Indeed, mystery and magic fill these stories. They are in the richness of the language, such as the descriptions of the north Florida landscape with Spanish moss hanging from oak branches, forests so thick they block out the light, and the dark, greenish-black water of a slough filled with cypress trees. They are in the remarkable insights into men who are imprisoned—into what makes them want to live and want to die. They are in the deft details that reveal Jordan and the characters with whom he interacts. He can spot a murderer by instinct, he says, “by the pale green teardrop tattoos at the corners of his vacant eyes.”

 

And mystery and magic are in the journey that we take with John Jordan into the unseen wonders permeating all of life, beyond the facts and the data and what we might imagine is the extent of reality. The idea that God’s grace might illuminate even the darkest, most violent and disjointed places may be startling, even unsettling, but it is also comforting. That is what the best stories do: they startle and unsettle us and, in the process, expand our view of reality. Most of all, they touch us, perhaps with God’s grace.

 

Margaret Coel
Boulder, Colorado
July 2006

 
Flesh and Blood
 

I was leaving Potter Correctional Institution following an unusual day when the call came.
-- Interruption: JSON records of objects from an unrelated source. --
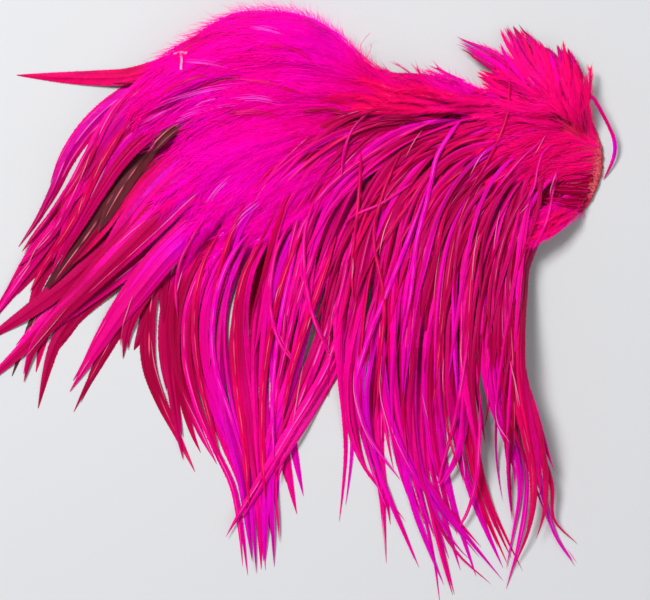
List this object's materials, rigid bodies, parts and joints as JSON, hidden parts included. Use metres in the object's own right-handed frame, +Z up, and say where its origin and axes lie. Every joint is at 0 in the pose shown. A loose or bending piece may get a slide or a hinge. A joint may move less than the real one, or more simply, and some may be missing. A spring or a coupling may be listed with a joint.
{
  "type": "rooster cape",
  "caption": "Dyed rooster saddle skin lying flat, feather side up: a small dried hide with long narrow hackles, broad spade feathers and fluffy down swept to one side.",
  "frame": {"origin": "a point on the flat underside of the hide, near the middle of the hide's length", "axes": "+Z up, out of the feather side; +X from the tail end of the hide to its cut head end; +Y towards the neck tuft, away from the hanging hackles"},
  "size_m": [0.3881, 0.3622, 0.0336],
  "materials": {
    "hide_skin": "dry, rough, dyed skin with a tan crust at the cut end",
    "magenta_feather": "silky, dyed hot pink",
    "crimson_feather": "silky, dyed crimson",
    "purple_feather": "silky, dyed magenta with a purple cast",
    "brown_feather": "silky, naturally dark feather that took little dye",
    "pink_down": "soft and matt, dyed hot pink"
  },
  "bodies": {
    "root": {"hide": "hide_skin", "flank_hackle_01": "crimson_feather", "flank_hackle_02": "magenta_feather", "flank_hackle_03": "crimson_feather", "spade_01": "crimson_feather", "spade_02": "magenta_feather", "spade_03": "crimson_feather", "spade_04": "magenta_feather", "spade_05": "magenta_feather", "spade_06": "brown_feather", "spade_07": "magenta_feather", "spade_08": "magenta_feather", "spade_09": "purple_feather", "spade_10": "magenta_feather", "spade_11": "magenta_feather", "spade_12": "magenta_feather", "spade_13": "magenta_feather", "spade_14": "crimson_feather", "spade_15": "magenta_feather", "flank_hackle_04": "magenta_feather", "flank_hackle_05": "purple_feather", "flank_hackle_06": "magenta_feather", "flank_hackle_07": "magenta_feather", "flank_hackle_08": "purple_feather", "flank_hackle_09": "magenta_feather", "flank_hackle_10": "magenta_feather", "flank_hackle_11": "magenta_feather", "flank_hackle_12": "magenta_feather", "saddle_hackle_01": "magenta_feather", "saddle_hackle_02": "magenta_feather", "saddle_hackle_03": "magenta_feather", "saddle_hackle_04": "purple_feather", "saddle_hackle_05": "magenta_feather", "saddle_hackle_06": "magenta_feather", "saddle_hackle_07": "magenta_feather", "saddle_hackle_08": "magenta_feather", "saddle_hackle_09": "magenta_feather", "saddle_hackle_10": "crimson_feather", "saddle_hackle_11": "purple_feather", "saddle_hackle_12": "purple_feather", "saddle_hackle_13": "magenta_feather", "saddle_hackle_14": "crimson_feather", "saddle_hackle_15": "crimson_feather", "saddle_hackle_16": "magenta_feather", "saddle_hackle_17": "magenta_feather", "saddle_hackle_18": "purple_feather", "saddle_hackle_19": "magenta_feather", "down_tail_1": "pink_down", "down_tail_2": "pink_down", "down_tail_3": "pink_down", "down_tail_4": "pink_down", "down_tail_5": "pink_down", "down_ridge": "pink_down", "neck_hackle_1": "crimson_feather", "neck_hackle_2": "magenta_feather", "neck_hackle_3": "magenta_feather", "neck_hackle_4": "magenta_feather", "neck_hackle_5": "magenta_feather", "down_corner": "pink_down", "loose_hackle": "purple_feather"}
  },
  "joints": []
}
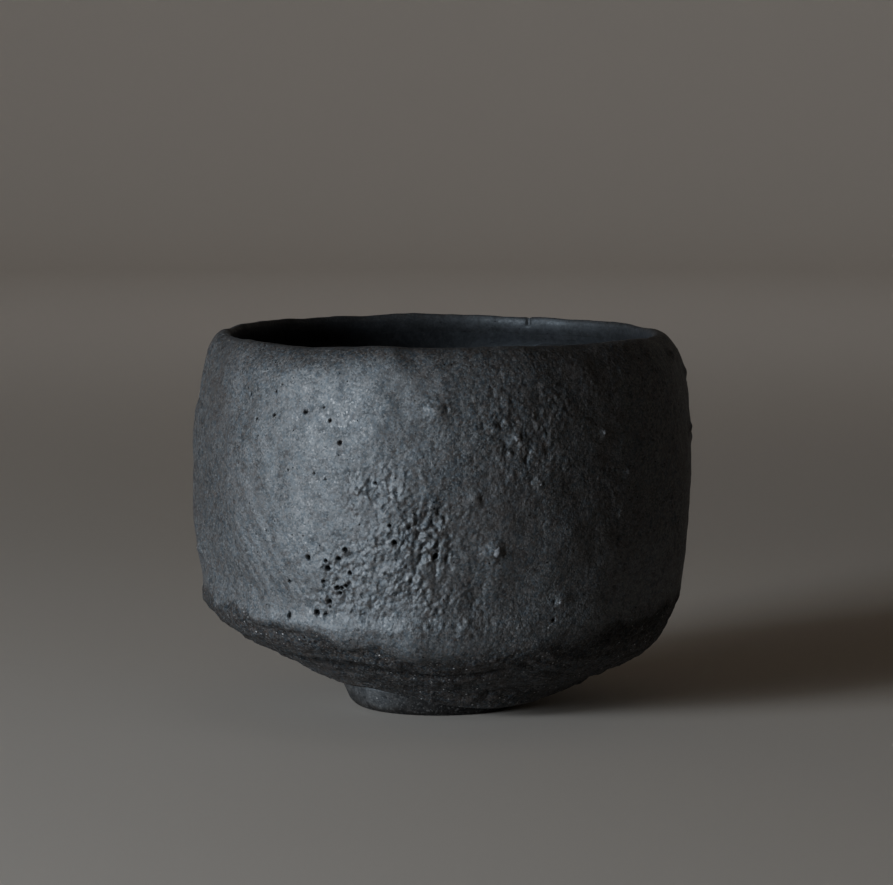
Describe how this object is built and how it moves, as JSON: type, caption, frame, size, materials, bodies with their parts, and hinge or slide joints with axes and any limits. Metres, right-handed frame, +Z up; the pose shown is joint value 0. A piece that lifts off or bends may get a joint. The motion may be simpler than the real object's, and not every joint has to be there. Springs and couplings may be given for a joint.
{
  "type": "matcha bowl",
  "caption": "Round hand-built tea bowl with a nearly upright wall, an inward-turned lip, a flaring underside and a low foot ring, for whisking and drinking powdered tea.",
  "frame": {"origin": "on the table under the centre of the bowl's wall", "axes": "+Z up through the mouth, -Y towards the front face, +X to the right of the front face"},
  "size_m": [0.117, 0.1171, 0.0884],
  "materials": {
    "smoked_clay": "charcoal, carbon-smoked, fine grain with a dull blue-grey sheen",
    "underside_clay": "dark brown-black, trimmed, drier than the wall, with pale specks",
    "foot_clay": "rubbed grey, dry",
    "black_glaze": "satin blue-black",
    "feldspar": "pale grey, half smoked over"
  },
  "bodies": {
    "root": {"foot_ring": "foot_clay", "base": "underside_clay", "lower_coil": "smoked_clay", "middle_coil": "smoked_clay", "upper_coil": "smoked_clay", "lip": "smoked_clay", "inner_glaze": "black_glaze", "stone_grains": "feldspar"}
  },
  "joints": []
}
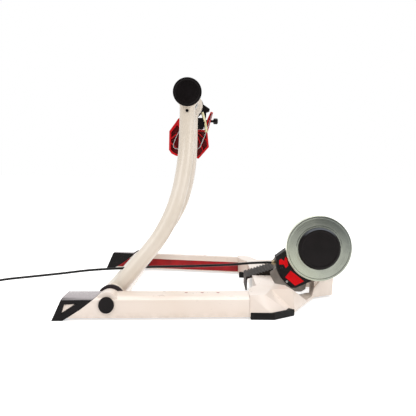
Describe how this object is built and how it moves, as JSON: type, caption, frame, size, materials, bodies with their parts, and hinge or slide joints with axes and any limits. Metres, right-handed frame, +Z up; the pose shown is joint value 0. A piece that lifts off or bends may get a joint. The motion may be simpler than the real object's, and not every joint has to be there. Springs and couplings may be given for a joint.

The day was unusual because it was good, and good days at PCI were about as rare as innocent men.

 

Anna Rodden,
the
one, and the one that got away, was next to me as we headed toward the parking lot on the other side of the chain link fence and razor wire, and though we would part ways when we reached our vehicles, I had no reason to believe that I wouldn’t have as good a night as day.